Guaidó’s boycott could not conceal the fact that he enjoys little support among the Venezuelan population, which is overwhelmingly hostile to his calls for intensified sanctions and foreign intervention to bring about regime change.

Rather than run in the election, Guaidó, with US backing, is staging his own pseudo-electoral stunt, a “Popular Consultation,” which is asking Venezuelans to vote—including online—in favor of removing Maduro from office and obtaining “international assistance” to “rescue our democracy.” The results of such a poll could be invoked as justification for US intervention.

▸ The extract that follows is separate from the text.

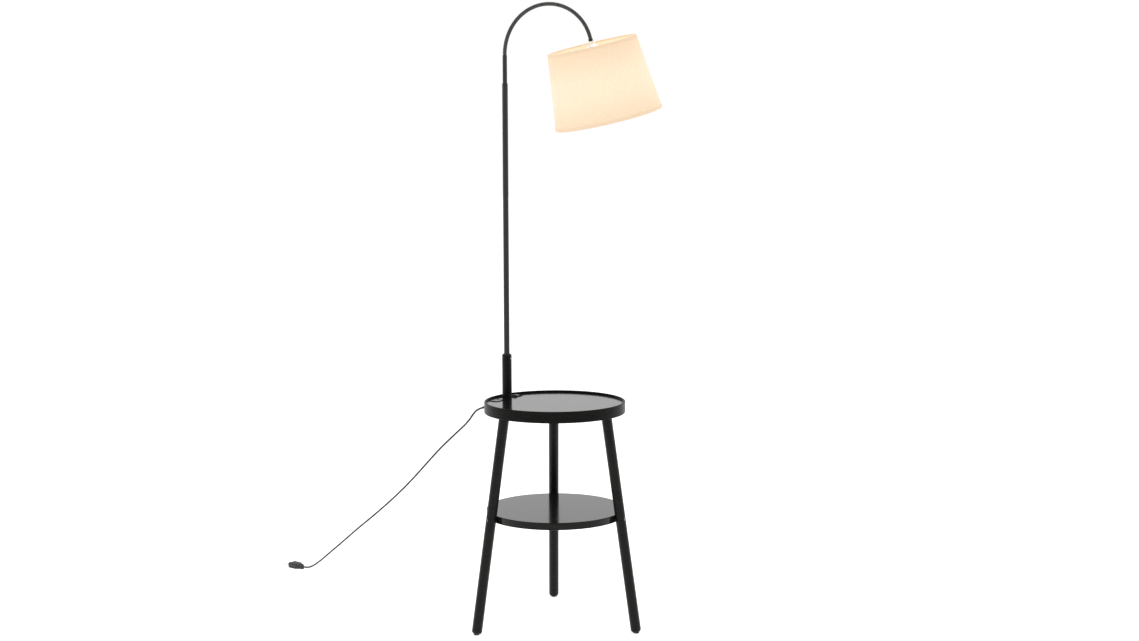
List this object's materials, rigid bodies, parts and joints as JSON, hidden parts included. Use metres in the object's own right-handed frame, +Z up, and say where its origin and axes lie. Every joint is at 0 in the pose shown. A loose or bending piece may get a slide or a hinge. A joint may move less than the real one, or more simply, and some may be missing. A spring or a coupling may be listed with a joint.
{
  "type": "shelf floor lamp",
  "caption": "Round black side table with a lower shelf and splayed legs, carrying a slim pole whose flexible neck arches over to a tapered linen reading shade.",
  "frame": {"origin": "on the floor, on the axis of the round tabletop", "axes": "+Z up, along the pole; +Y towards the rear leg; -Y towards the viewer"},
  "size_m": [1.0395, 0.7628, 1.5448],
  "materials": {
    "black_lacquered_wood": "satin black lacquer with faint grain",
    "black_painted_metal": "satin black",
    "zinc_plated_steel": "zinc plated",
    "nickel_plated_steel": "nickel plated",
    "nylon": "matt black",
    "black_plastic": "matt black",
    "black_gloss_plastic": "gloss black",
    "black_cord": "matt dark grey",
    "white_plastic": "white",
    "white_wire": "white",
    "shade_liner": "translucent white",
    "linen": "off-white woven linen",
    "bulb_cap": "plain",
    "bulb_glass": "frosted"
  },
  "bodies": {
    "table": {"table_panel": "black_lacquered_wood", "table_rim": "black_lacquered_wood", "leg_rear": "black_lacquered_wood", "leg_front_left": "black_lacquered_wood", "leg_front_right": "black_lacquered_wood", "leg_plates": "zinc_plated_steel", "plate_screws": "zinc_plated_steel", "hanger_bolts": "zinc_plated_steel", "foot_glides": "nylon", "shelf": "black_lacquered_wood", "shelf_bolts": "nickel_plated_steel", "barrel_nuts": "zinc_plated_steel", "electrics_box": "black_plastic", "box_screws": "zinc_plated_steel", "terminal_block": "black_plastic", "box_wires": "black_cord", "inner_lead": "black_cord", "cord_clamp": "nylon", "clamp_screws": "zinc_plated_steel", "usb_body": "black_plastic", "usb_face": "black_plastic", "usb_ports": "nickel_plated_steel", "switch_body": "black_plastic", "switch_bezel": "black_plastic", "strain_relief": "black_cord", "mains_cord": "black_cord", "plug_body": "black_cord", "plug_pins": "nickel_plated_steel", "socket_tube": "black_painted_metal", "socket_nut": "zinc_plated_steel", "socket_washer": "zinc_plated_steel", "socket_bush": "nylon", "pole_seat": "nylon", "set_screws": "zinc_plated_steel"},
    "pole": {"lower_pole": "black_painted_metal", "pole_coupling": "black_painted_metal", "upper_tube": "black_painted_metal", "pole_lead": "black_cord", "lower_ferrule": "black_painted_metal"},
    "neck_1": {"neck_link_1": "black_painted_metal"},
    "neck_2": {"neck_link_2": "black_painted_metal"},
    "neck_3": {"neck_link_3": "black_painted_metal"},
    "neck_4": {"neck_link_4": "black_painted_metal"},
    "neck_5": {"neck_link_5": "black_painted_metal"},
    "neck_6": {"neck_link_6": "black_painted_metal"},
    "neck_7": {"neck_link_7": "black_painted_metal"},
    "neck_8": {"neck_link_8": "black_painted_metal"},
    "head": {"upper_ferrule": "black_painted_metal", "lampholder_cap": "white_plastic", "lampholder_shell": "white_plastic", "lampholder_contact": "white_plastic", "shade_nut": "white_plastic", "shade_spider": "white_wire", "shade_bottom_ring": "white_wire", "shade_liner": "shade_liner", "shade_fabric": "linen", "shade_trims": "linen", "bulb_cap": "bulb_cap", "bulb_glass": "bulb_glass"},
    "rocker": {"switch_rocker": "black_gloss_plastic"}
  },
  "joints": [
    {"name": "pole_swivel", "type": "hinge", "parent": "table", "child": "pole", "pos_m": [-0.11867, 0.07707, 0.66], "axis": [0, 0, 1], "range_deg": [-170, 170]},
    {"name": "neck_bend", "type": "hinge", "parent": "pole", "child": "neck_1", "pos_m": [-0.11867, 0.07707, 1.412], "axis": [0.3827, -0.9239, 0], "range_deg": [-2.6, 4.4]},
    {"name": "neck_bend_2", "type": "hinge", "parent": "neck_1", "child": "neck_2", "pos_m": [-0.11222, 0.07974, 1.4544], "axis": [0.3827, -0.9239, 0], "range_deg": [-2.6, 4.4]},
    {"name": "neck_bend_3", "type": "hinge", "parent": "neck_2", "child": "neck_3", "pos_m": [-0.09341, 0.08753, 1.49222], "axis": [0.3827, -0.9239, 0], "range_deg": [-2.6, 4.4]},
    {"name": "neck_bend_4", "type": "hinge", "parent": "neck_3", "child": "neck_4", "pos_m": [-0.06402, 0.0997, 1.52108], "axis": [0.3827, -0.9239, 0], "range_deg": [-2.6, 4.4]},
    {"name": "neck_bend_5", "type": "hinge", "parent": "neck_4", "child": "neck_5", "pos_m": [-0.0273, 0.11492, 1.5373], "axis": [0.3827, -0.9239, 0], "range_deg": [-2.6, 4.4]},
    {"name": "neck_bend_6", "type": "hinge", "parent": "neck_5", "child": "neck_6", "pos_m": [0.01234, 0.13133, 1.53849], "axis": [0.3827, -0.9239, 0], "range_deg": [-2.6, 4.4]},
    {"name": "neck_bend_7", "type": "hinge", "parent": "neck_6", "child": "neck_7", "pos_m": [0.04967, 0.1468, 1.52406], "axis": [0.3827, -0.9239, 0], "range_deg": [-2.6, 4.4]},
    {"name": "neck_bend_8", "type": "hinge", "parent": "neck_7", "child": "neck_8", "pos_m": [0.07933, 0.15908, 1.49562], "axis": [0.3827, -0.9239, 0], "range_deg": [-2.6, 4.4]},
    {"name": "neck_bend_9", "type": "hinge", "parent": "neck_8", "child": "head", "pos_m": [0.09662, 0.16624, 1.45705], "axis": [0.3827, -0.9239, 0], "range_deg": [-2.6, 4.4]},
    {"name": "switch_rock", "type": "hinge", "parent": "table", "child": "rocker", "pos_m": [-0.09798, 0.10894, 0.5525], "axis": [0.8387, -0.5446, 0], "range_deg": [0, 14]}
  ]
}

Pompeo issued a statement on Twitter Monday denouncing Sunday’s vote in Venezuela as “a fraud and a sham, not an election” and “nothing more than an attempt to steal Venezuela’s democratic future.”

The statement drew immediate denunciations and ridicule, given that Pompeo represents an administration that is openly attempting to overturn the results of the US election and install a presidential dictatorship. Pompeo himself recently answered a reporter’s question about whether there would be a smooth transition of power at the State Department by saying that there would be a “smooth transition to a second Trump administration.”

The threats, provocation and sanctions by the Trump administration are being interpreted by the corporate media as an attempt to box in an incoming Biden administration by making a return to the Iran nuclear accord or a reduction of tensions difficult if not impossible.

There is a far more sinister interpretation, however. Provoking a war would provide the White House with a pretext for carrying through Trump’s repeated threats to invoke the Insurrection Act and call troops into the streets as a means of nullifying the US elections. With six weeks to go before the end of Trump’s term, this remains a real and present danger.

Whatever the outcome of Trump’s coup plot, and whoever occupies the White House after January 20, the drive toward war and dictatorship, which has its source in the insoluble crisis of US and world capitalism, will only continue to escalate.